**TO BE DONE**
Repeat the listing in full, word for word.

**COLLECTED MATERIAL**
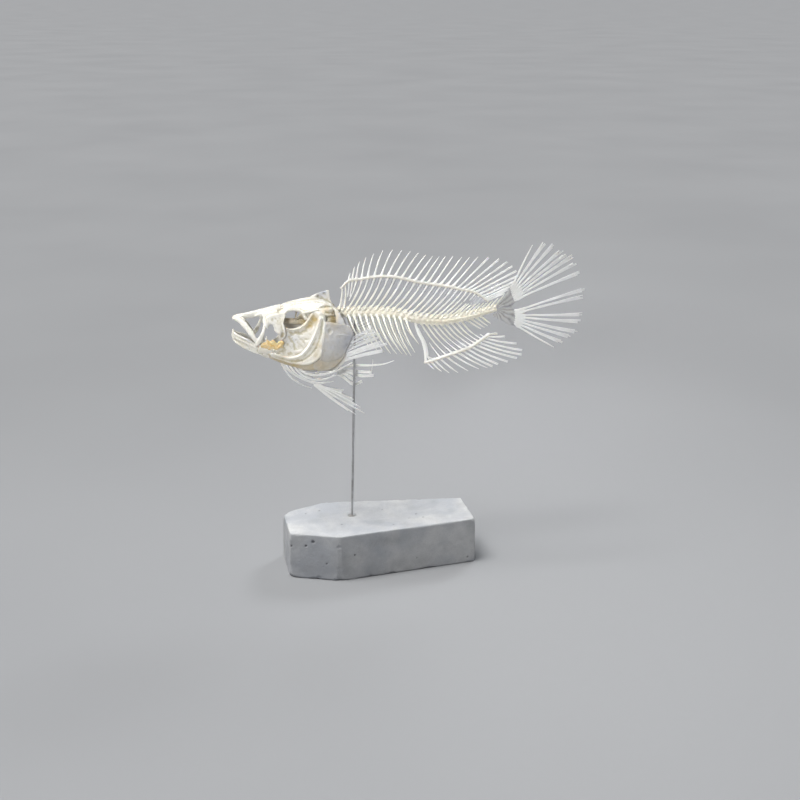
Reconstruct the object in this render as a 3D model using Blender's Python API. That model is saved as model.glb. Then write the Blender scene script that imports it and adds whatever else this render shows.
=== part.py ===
"""Skeleton of a large cichlid fish, mounted on a steel rod in a coffin-shaped concrete base.

The origin is at the centre of the base's underside. +X runs towards the tail, -X towards the head, the
fish's left side faces -Y and +Z is up. Lengths are in millimetres until a mesh is made, and MM turns them
into metres. The fish's own points are (x, side, z), where side is the distance from its middle plane
and counts as negative on its left.
"""

import math

import bmesh
import bpy
import numpy as np
from mathutils import Vector

MM = 0.001
GAP = 0.3  # kept between pieces that touch

# Base and rod
BASE_HEIGHT = 32.0
BASE_LENGTH = 128.4
HEAD_WIDTH, SHOULDER_WIDTH, FOOT_WIDTH = 37.2, 62.9, 39.2
SHOULDER_AT = 31.7  # from the head end
BASE_DRAFT = 0.6  # the mould is this much wider at the bottom, on each side
BASE_BEVEL = 0.9
SOCKET_RADIUS, SOCKET_DEPTH, SOCKET_SIDES = 3.1, 5.0, 16
GLUE_SUNK = 0.6  # depth of the glue's top below the base's
ROD_RADIUS, ROD_SIDES = 0.8, 12
BORE_RADIUS = ROD_RADIUS + GAP + 0.1  # of the hole through the glue
ROD_FOOT_X, ROD_LEAN = -17.8, math.radians(1.5)
ROD_MEETS_COLUMN = 172.0  # height at which the rod comes near the backbone
OVERRUN = 1.0  # by which a cutter passes the face that it cuts
MID_Y = 4.2  # middle plane of the fish

# Backbone: position along the body (x) of vertebra number n, with its centre height and its radius
VERTEBRAE = 31
TRUNK_VERTEBRAE = 14
VERTEBRA_X = [(-0.5, -27.0), (0, -25.5), (2, -19.4), (7, -0.5), (13, 22.7), (19, 44.0), (25, 64.7), (31, 84.4)]
COLUMN_Z = [(-27, 176.9), (-4, 176.3), (11, 174.6), (27, 170.5), (44, 168.1), (60, 169.7), (85, 174.8)]
COLUMN_RADIUS = [(-27, 3.1), (-5, 3.2), (22, 3.3), (44, 2.7), (65, 2.4), (85, 2.0)]
WAIST = 0.86  # radius of a vertebra's middle against its ends
SPINE_BREADTH, SPINE_THICKNESS = 0.95, 0.75

# Dorsal fin: a ridge of bone along the back that carries 18 spines and 10 soft rays
DORSAL_RIDGE = [
    (-22.9, 193.8), (-20.2, 196.8), (-10, 199.2), (8, 200.2), (30, 195.1), (56, 189.7), (70.5, 185.0), (76.8, 180.0)
]
DORSAL_RAYS = 28
DORSAL_SPINES = 18
DORSAL_X = [(1, -18.0), (3, -12.9), (5, -5.3), (7, 3.7), (12, 26.5), (16, 43.7), (19, 55.8), (22, 65.3), (25, 72.9), (28, 76.6)]
DORSAL_LENGTH = [
    (1, 5.2), (3, 12), (5, 16.4), (7, 18.8), (9, 19.6), (12, 20), (15, 22.4), (18, 26.4), (20, 31.6), (22, 32.2), (24, 29), (26, 20.3), (28, 12.4)
]  # from the middle of the ridge
DORSAL_BEND = [(1, 6), (8, 6), (13, 1), (28, 0)]  # degrees by which a ray starts steeper and ends flatter
DORSAL_DRIFT = [(1, 0), (22, 0), (24, -1.6), (28, -1.6)]  # the last tips pass to the left of the tail fin
DORSAL_ANGLE = [(1, 79), (4, 78), (6, 71), (8, 60), (12, 52), (15, 53.5), (16, 49.5), (18, 47), (20, 37), (23, 26), (28, 24)]

# Anal fin: a ridge that carries 7 spines and 9 soft rays
ANAL_RIDGE = [(33.6, 139.4), (41, 141.2), (53, 144.7), (66, 149.0), (72, 152.6), (78, 156.8)]
ANAL_RAYS = 16
ANAL_SPINES = 7
ANAL_X = [(1, 35.0), (3, 40.2), (6, 52.3), (9, 62.9), (12, 70.5), (14, 74.6), (16, 77.5)]
ANAL_LENGTH = [(1, 7.5), (3, 14.5), (5, 19.6), (7, 25), (9, 25.5), (11, 32.4), (13, 30.7), (14, 24), (15, 13.4), (16, 6.7)]
ANAL_ANGLE = [(1, -48), (4, -41), (6, -32), (9, -29.5), (11, -21), (13, -17), (14, -13), (15, -4), (16, 2)]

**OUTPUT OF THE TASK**
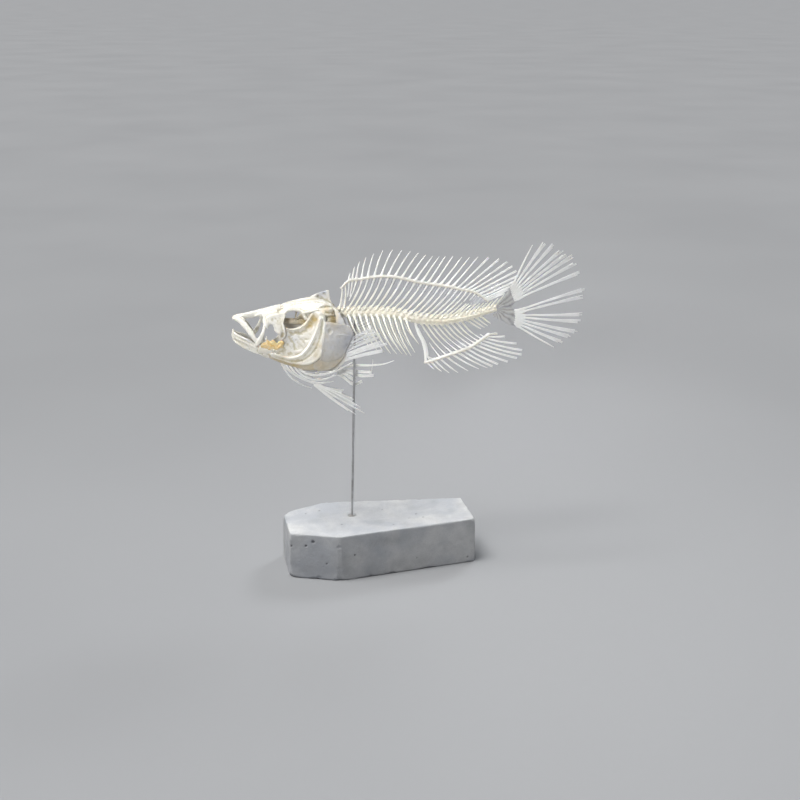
Reconstruct the object in this render as a 3D model using Blender's Python API. That model is saved as model.glb. Then write the Blender scene script that imports it and adds whatever else this render shows.
=== part.py ===
"""Skeleton of a large cichlid fish, mounted on a steel rod in a coffin-shaped concrete base.

The origin is at the centre of the base's underside. +X runs towards the tail, -X towards the head, the
fish's left side faces -Y and +Z is up. Lengths are in millimetres until a mesh is made, and MM turns them
into metres. The fish's own points are (x, side, z), where side is the distance from its middle plane
and counts as negative on its left.
"""

import math

import bmesh
import bpy
import numpy as np
from mathutils import Vector

MM = 0.001
GAP = 0.3  # kept between pieces that touch

# Base and rod
BASE_HEIGHT = 32.0
BASE_LENGTH = 128.4
HEAD_WIDTH, SHOULDER_WIDTH, FOOT_WIDTH = 37.2, 62.9, 39.2
SHOULDER_AT = 31.7  # from the head end
BASE_DRAFT = 0.6  # the mould is this much wider at the bottom, on each side
BASE_BEVEL = 0.9
SOCKET_RADIUS, SOCKET_DEPTH, SOCKET_SIDES = 3.1, 5.0, 16
GLUE_SUNK = 0.6  # depth of the glue's top below the base's
ROD_RADIUS, ROD_SIDES = 0.8, 12
BORE_RADIUS = ROD_RADIUS + GAP + 0.1  # of the hole through the glue
ROD_FOOT_X, ROD_LEAN = -17.8, math.radians(1.5)
ROD_MEETS_COLUMN = 172.0  # height at which the rod comes near the backbone
OVERRUN = 1.0  # by which a cutter passes the face that it cuts
MID_Y = 4.2  # middle plane of the fish

# Backbone: position along the body (x) of vertebra number n, with its centre height and its radius
VERTEBRAE = 31
TRUNK_VERTEBRAE = 14
VERTEBRA_X = [(-0.5, -27.0), (0, -25.5), (2, -19.4), (7, -0.5), (13, 22.7), (19, 44.0), (25, 64.7), (31, 84.4)]
COLUMN_Z = [(-27, 176.9), (-4, 176.3), (11, 174.6), (27, 170.5), (44, 168.1), (60, 169.7), (85, 174.8)]
COLUMN_RADIUS = [(-27, 3.1), (-5, 3.2), (22, 3.3), (44, 2.7), (65, 2.4), (85, 2.0)]
WAIST = 0.86  # radius of a vertebra's middle against its ends
SPINE_BREADTH, SPINE_THICKNESS = 0.95, 0.75

# Dorsal fin: a ridge of bone along the back that carries 18 spines and 10 soft rays
DORSAL_RIDGE = [
    (-22.9, 193.8), (-20.2, 196.8), (-10, 199.2), (8, 200.2), (30, 195.1), (56, 189.7), (70.5, 185.0), (76.8, 180.0)
]
DORSAL_RAYS = 28
DORSAL_SPINES = 18
DORSAL_X = [(1, -18.0), (3, -12.9), (5, -5.3), (7, 3.7), (12, 26.5), (16, 43.7), (19, 55.8), (22, 65.3), (25, 72.9), (28, 76.6)]
DORSAL_LENGTH = [
    (1, 5.2), (3, 12), (5, 16.4), (7, 18.8), (9, 19.6), (12, 20), (15, 22.4), (18, 26.4), (20, 31.6), (22, 32.2), (24, 29), (26, 20.3), (28, 12.4)
]  # from the middle of the ridge
DORSAL_BEND = [(1, 6), (8, 6), (13, 1), (28, 0)]  # degrees by which a ray starts steeper and ends flatter
DORSAL_DRIFT = [(1, 0), (22, 0), (24, -1.6), (28, -1.6)]  # the last tips pass to the left of the tail fin
DORSAL_ANGLE = [(1, 79), (4, 78), (6, 71), (8, 60), (12, 52), (15, 53.5), (16, 49.5), (18, 47), (20, 37), (23, 26), (28, 24)]

# Anal fin: a ridge that carries 7 spines and 9 soft rays
ANAL_RIDGE = [(33.6, 139.4), (41, 141.2), (53, 144.7), (66, 149.0), (72, 152.6), (78, 156.8)]
ANAL_RAYS = 16
ANAL_SPINES = 7
ANAL_X = [(1, 35.0), (3, 40.2), (6, 52.3), (9, 62.9), (12, 70.5), (14, 74.6), (16, 77.5)]
ANAL_LENGTH = [(1, 7.5), (3, 14.5), (5, 19.6), (7, 25), (9, 25.5), (11, 32.4), (13, 30.7), (14, 24), (15, 13.4), (16, 6.7)]
ANAL_ANGLE = [(1, -48), (4, -41), (6, -32), (9, -29.5), (11, -21), (13, -17), (14, -13), (15, -4), (16, 2)]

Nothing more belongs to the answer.